## BEGIN

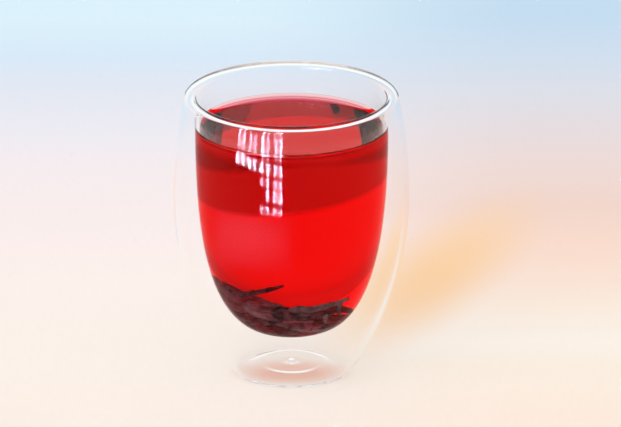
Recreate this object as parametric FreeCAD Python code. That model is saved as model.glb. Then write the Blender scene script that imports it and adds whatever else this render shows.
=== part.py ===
"""A double-walled glass tumbler filled with hibiscus tea.

The tumbler is blown and flame-worked borosilicate glass: an egg-shaped outer wall and a U-shaped
inner bowl, fused into one round lip, with a sealed air space between them. Its foot is pushed up
in the middle, where a small pip closes the hole that let the hot air out. The tea stands in the
bowl up to its level and climbs the glass a little at its edge.

Millimetres, +Z up. The origin is the middle of the foot's resting ring, on the table.
"""
import FreeCAD
import Part

import math
import os

# Overall sizes
glass_height = 103.0        # table to the top of the lip
rim_radius = 38.0           # outside of the lip
foot_radius = 19.6         # outer edge of the ring that the glass stands on

# Outer wall
belly_height = 65.3         # where the outer wall is widest
belly_swell = 3.6          # how far the belly stands out beyond the lip
outer_wall = 1.5
heel_radius = 2.0           # outside corner between the wall and the foot
inner_heel_radius = 1.4     # the same corner seen from inside the air space

# Lip and inner bowl
lip_bead_radius = 2.4       # the fused lip is a round bead
inner_wall = 1.5
mouth_flare = 0.75           # how much wider the mouth is than the bowl below it
neck_drop = 11.0            # the flare starts this far below the top of the lip
bowl_lift = 15.6            # table to the underside of the bowl
bowl_floor_thickness = 1.8
bowl_side_power = 2.5      # how straight the bowl's sides stay
bowl_floor_power = 3.42     # how full the bowl's bottom is

# Foot
floor_thickness = 1.7
resting_width = 1.3         # width of the resting ring
kick_height = 1.9           # how far the middle of the foot is pushed up
kick_pad_radius = 10.3      # the flat in the middle of the pushed-up foot
pip_radius = 2.1
pip_rise = 0.8              # above the floor of the air space
pip_drop = 0.5              # below the pushed-up foot, clear of the table

# Tea
tea_headspace = 12.7        # top of the lip down to the tea
meniscus_height = 1.6       # how far the tea climbs the glass
meniscus_width = 3.4

# Fullness of the small bends: 0.5 is straight, 1 is square
kick_fullness = 0.62        # shoulder of the pushed-up foot
pip_fullness = 0.72         # side of the pip
meniscus_fullness = 0.76    # hollow of the tea's edge

# Fineness of the bowl's curve
bowl_curve_points = 18

# Worked out from the sizes above
belly_radius = rim_radius + belly_swell
lip_centre = (rim_radius - lip_bead_radius, glass_height - lip_bead_radius)
heel_centre = (foot_radius, heel_radius)
bowl_radius = rim_radius - 2 * lip_bead_radius - mouth_flare
neck_height = glass_height - neck_drop
bowl_floor_height = bowl_lift + bowl_floor_thickness
tea_level = glass_height - tea_headspace


def point(radius, height):
    """A point of a profile, in the plane that is turned about Z."""
    return FreeCAD.Vector(radius, 0, height)


def line(a, b):
    return Part.LineSegment(point(*a), point(*b)).toShape()


def arc(a, middle, b):
    return Part.Arc(point(*a), point(*middle), point(*b)).toShape()


def bend(level_end, steep_end, fullness):
    """An arc that stays near the height of its first end for most of its way to the second."""
    middle = (
        (level_end[0] + steep_end[0]) / 2,
        steep_end[1] + (level_end[1] - steep_end[1]) * fullness,
    )
    return arc(level_end, middle, steep_end)


def arc_about(centre, radius, a, b):
    """The shorter arc from a to b about a centre."""
    start = math.atan2(a[1] - centre[1], a[0] - centre[0])
    end = math.atan2(b[1] - centre[1], b[0] - centre[0])
    sweep = (end - start + math.pi) % (2 * math.pi) - math.pi
    half = start + sweep / 2
    middle = (centre[0] + radius * math.cos(half), centre[1] + radius * math.sin(half))
    return arc(a, middle, b)


def turned(edges):
    """The solid made by turning a closed profile about Z."""
    face = Part.Face(Part.Wire(edges))
    return face.revolve(FreeCAD.Vector(0, 0, 0), FreeCAD.Vector(0, 0, 1), 360)


def wall_arc_radius(reach, height, bead):
    """Radius of the arc that is upright at one end and runs smoothly into a bead at the other.

    reach and height go from the upright end to the bead's centre, across and along the axis.
    """
    return (reach**2 + height**2 - bead**2) / (2 * (reach - bead))


def touching_point(centre, radius, bead_centre):
    """Where a bead that lies inside an arc touches it."""
    across = bead_centre[0] - centre[0]
    up = bead_centre[1] - centre[1]
    scale = radius / math.hypot(across, up)
    return (centre[0] + across * scale, centre[1] + up * scale)


def bead_between(centre_a, radius_a, centre_b, radius_b):
    """The upper point that is radius_a from centre_a and radius_b from centre_b."""
    dx = centre_b[0] - centre_a[0]
    dz = centre_b[1] - centre_a[1]
    apart = math.hypot(dx, dz)
    along = (radius_a**2 - radius_b**2 + apart**2) / (2 * apart)
    aside = math.sqrt(radius_a**2 - along**2)
    choices = [
        (
            centre_a[0] + (along * dx - side * aside * dz) / apart,
            centre_a[1] + (along * dz + side * aside * dx) / apart,
        )
        for side in (1, -1)
    ]
    return max(choices, key=lambda p: p[1])


# The three arcs that shape the walls: shoulder and flank outside, flare inside the mouth
shoulder_radius = wall_arc_radius(
    belly_radius - lip_centre[0], lip_centre[1] - belly_height, lip_bead_radius)
flank_radius = wall_arc_radius(
    belly_radius - heel_centre[0], belly_height - heel_centre[1], heel_radius)
flare_radius = wall_arc_radius(
    lip_centre[0] - bowl_radius, lip_centre[1] - neck_height, lip_bead_radius)
shoulder_centre = (belly_radius - shoulder_radius, belly_height)
flank_centre = (belly_radius - flank_radius, belly_height)
flare_centre = (bowl_radius + flare_radius, neck_height)


def bowl_edge(thickness, floor_height):
    """The bowl's curve from its lowest point up to the neck, as one spline.

    thickness is 0 for the inside of the bowl and the wall's own for the outside.
    """
    radius = bowl_radius + thickness
    depth = neck_height - floor_height
    points = []
    for i in range(bowl_curve_points):
        turn = math.pi / 2 * i / (bowl_curve_points - 1)
        across = math.sin(turn) ** (2 / bowl_floor_power)
        down = max(0.0, math.cos(turn)) ** (2 / bowl_side_power)
        points.append(point(radius * across, neck_height - depth * down))
    points[-1] = point(radius, neck_height)
    curve = Part.BSplineCurve()
    curve.interpolate(
        Points=points,
        InitialTangent=FreeCAD.Vector(1, 0, 0),
        FinalTangent=FreeCAD.Vector(0, 0, 1),
    )
    return curve.toShape()


def bowl_wall_radius(height):
    """Inside radius of the bowl at a height, in its mouth or below the neck."""
    rise = height - neck_height
    if rise > 0:
        return flare_centre[0] - math.sqrt(flare_radius**2 - rise**2)
    down = -rise / (neck_height - bowl_floor_height)
    return bowl_radius * (1 - down**bowl_side_power) ** (1 / bowl_floor_power)


def glass_outside():
    """The tumbler as if it had no air space: outer wall, lip, inside of the bowl and foot."""
    shoulder_end = touching_point(shoulder_centre, shoulder_radius, lip_centre)
    flare_end = touching_point(flare_centre, flare_radius, lip_centre)
    flank_end = touching_point(flank_centre, flank_radius, heel_centre)
    belly = (belly_radius, belly_height)
    heel_foot = (foot_radius, 0)
    ring_inside = (foot_radius - resting_width, 0)
    kick_edge = (kick_pad_radius, kick_height)
    pip_edge = (pip_radius, kick_height)
    pip_tip = (0, kick_height - pip_drop)
    lip_top = (lip_centre[0], glass_height)
    return turned([
        bend(pip_tip, pip_edge, pip_fullness),
        line(pip_edge, kick_edge),
        bend(kick_edge, ring_inside, kick_fullness),
        line(ring_inside, heel_foot),
        arc_about(heel_centre, heel_radius, heel_foot, flank_end),
        arc_about(flank_centre, flank_radius, flank_end, belly),
        arc_about(shoulder_centre, shoulder_radius, belly, shoulder_end),
        arc(shoulder_end, lip_top, flare_end),
        arc_about(flare_centre, flare_radius, flare_end, (bowl_radius, neck_height)),
        bowl_edge(0, bowl_floor_height),
        line((0, bowl_floor_height), pip_tip),
    ])


def air_space():
    """The sealed space between the outer wall and the bowl."""
    top_radius = (2 * lip_bead_radius - outer_wall - inner_wall) / 2
    wall_shoulder = shoulder_radius - outer_wall
    wall_flank = flank_radius - outer_wall
    wall_flare = flare_radius - inner_wall
    top_centre = bead_between(
        shoulder_centre, wall_shoulder - top_radius, flare_centre, wall_flare - top_radius)
    top_outer = touching_point(shoulder_centre, wall_shoulder, top_centre)
    top_inner = touching_point(flare_centre, wall_flare, top_centre)
    crown = (top_centre[0], top_centre[1] + top_radius)

    corner_height = floor_thickness + inner_heel_radius
    corner_reach = math.sqrt(
        (wall_flank - inner_heel_radius)**2 - (corner_height - belly_height)**2)
    corner_centre = (flank_centre[0] + corner_reach, corner_height)
    corner_wall = touching_point(flank_centre, wall_flank, corner_centre)
    corner_floor = (corner_centre[0], floor_thickness)

    floor_height = kick_height + floor_thickness
    pad_edge = (kick_pad_radius, floor_height)
    pip_edge = (pip_radius, floor_height)
    pip_top = (0, floor_height + pip_rise)
    belly = (belly_radius - outer_wall, belly_height)
    neck = (bowl_radius + inner_wall, neck_height)
    return turned([
        bend(pip_top, pip_edge, pip_fullness),
        line(pip_edge, pad_edge),
        bend(pad_edge, corner_floor, kick_fullness),
        arc_about(corner_centre, inner_heel_radius, corner_floor, corner_wall),
        arc_about(flank_centre, wall_flank, corner_wall, belly),
        arc_about(shoulder_centre, wall_shoulder, belly, top_outer),
        arc(top_outer, crown, top_inner),
        arc_about(flare_centre, wall_flare, top_inner, neck),
        bowl_edge(inner_wall, bowl_lift),
        line((0, bowl_lift), pip_top),
    ])


def make_glass():
    return glass_outside().cut(air_space())


def make_tea():
    """Fills the bowl to its level, with the edge drawn up the glass."""
    brim = glass_height
    brim_radius = bowl_wall_radius(brim)
    bowl_room = turned([
        bowl_edge(0, bowl_floor_height),
        arc_about(
            flare_centre, flare_radius, (bowl_radius, neck_height), (brim_radius, brim)),
        line((brim_radius, brim), (0, brim)),
        line((0, brim), (0, bowl_floor_height)),
    ])
    edge_height = tea_level + meniscus_height
    edge_radius = bowl_wall_radius(edge_height)
    flat_radius = edge_radius - meniscus_width
    beyond = edge_radius + meniscus_width
    above_tea = turned([
        line((0, tea_level), (flat_radius, tea_level)),
        bend((flat_radius, tea_level), (edge_radius, edge_height), meniscus_fullness),
        line((edge_radius, edge_height), (beyond, edge_height)),
        line((beyond, edge_height), (beyond, brim + meniscus_width)),
        line((beyond, brim + meniscus_width), (0, brim + meniscus_width)),
        line((0, brim + meniscus_width), (0, tea_level)),
    ])
    return bowl_room.cut(above_tea)


def write(name, shape):
    """Writes one closed solid as a STEP file."""
    solids = shape.Solids
    if len(solids) != 1 or not solids[0].isValid():
        raise ValueError(f"{name} is not one valid solid")
    solids[0].exportStep(f"parts/{name}.step")
    print(f"{name}: {solids[0].Volume / 1000:.1f} ml")


os.makedirs("parts", exist_ok=True)
write("glass", make_glass())
write("tea", make_tea())
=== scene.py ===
"""Looks of the hibiscus tea: clear double-walled glass, deep red tea and sunk calyx pieces."""

import math
import random

import bmesh
import bpy
from mathutils import Matrix, Vector, noise


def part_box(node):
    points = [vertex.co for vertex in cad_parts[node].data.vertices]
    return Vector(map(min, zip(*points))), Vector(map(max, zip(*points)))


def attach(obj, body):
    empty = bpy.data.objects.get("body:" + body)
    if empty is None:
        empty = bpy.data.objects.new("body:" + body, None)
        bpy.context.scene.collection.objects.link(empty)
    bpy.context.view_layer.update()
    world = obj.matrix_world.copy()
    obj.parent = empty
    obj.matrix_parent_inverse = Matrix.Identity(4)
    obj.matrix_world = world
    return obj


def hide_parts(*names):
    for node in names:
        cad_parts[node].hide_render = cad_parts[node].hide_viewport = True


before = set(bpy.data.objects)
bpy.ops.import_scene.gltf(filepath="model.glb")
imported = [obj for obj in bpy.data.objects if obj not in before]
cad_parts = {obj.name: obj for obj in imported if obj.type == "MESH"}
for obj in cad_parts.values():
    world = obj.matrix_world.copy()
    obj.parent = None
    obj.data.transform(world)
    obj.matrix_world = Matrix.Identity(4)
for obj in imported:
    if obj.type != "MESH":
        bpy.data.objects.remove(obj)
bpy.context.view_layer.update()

MM = 0.001

# ---------------------------------------------------------------- sizes of the glass, in mm
glass_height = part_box("glass")[1][2] / MM
rim_radius = 38.0
foot_radius = 19.6
belly_height = 65.3
belly_swell = 3.6
outer_wall = 1.5
heel_radius = 2.0
inner_heel_radius = 1.4
lip_bead_radius = 2.4
inner_wall = 1.5
mouth_flare = 0.75
neck_drop = 11.0
bowl_lift = 15.6
bowl_floor_thickness = 1.8
bowl_side_power = 2.5
bowl_floor_power = 3.42
floor_thickness = 1.7
resting_width = 1.3
kick_height = 1.9
kick_pad_radius = 10.3
pip_radius = 2.1
pip_rise = 0.8
pip_drop = 0.5
tea_headspace = 12.7
meniscus_height = 1.6
meniscus_width = 3.4
tea_reach = 0.25            # how far the tea runs into the glass, so that no air gap shows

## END

REQUIREMENTS: Your task is to print the lines from the one containing "solids = shape.Solids" through the one containing "obj.matrix_parent_inverse = Matrix.Identity(4)", exactly and with nothing added.

ANSWER TO THIS EXERCISE:
    solids = shape.Solids
    if len(solids) != 1 or not solids[0].isValid():
        raise ValueError(f"{name} is not one valid solid")
    solids[0].exportStep(f"parts/{name}.step")
    print(f"{name}: {solids[0].Volume / 1000:.1f} ml")


os.makedirs("parts", exist_ok=True)
write("glass", make_glass())
write("tea", make_tea())
=== scene.py ===
"""Looks of the hibiscus tea: clear double-walled glass, deep red tea and sunk calyx pieces."""

import math
import random

import bmesh
import bpy
from mathutils import Matrix, Vector, noise


def part_box(node):
    points = [vertex.co for vertex in cad_parts[node].data.vertices]
    return Vector(map(min, zip(*points))), Vector(map(max, zip(*points)))


def attach(obj, body):
    empty = bpy.data.objects.get("body:" + body)
    if empty is None:
        empty = bpy.data.objects.new("body:" + body, None)
        bpy.context.scene.collection.objects.link(empty)
    bpy.context.view_layer.update()
    world = obj.matrix_world.copy()
    obj.parent = empty
    obj.matrix_parent_inverse = Matrix.Identity(4)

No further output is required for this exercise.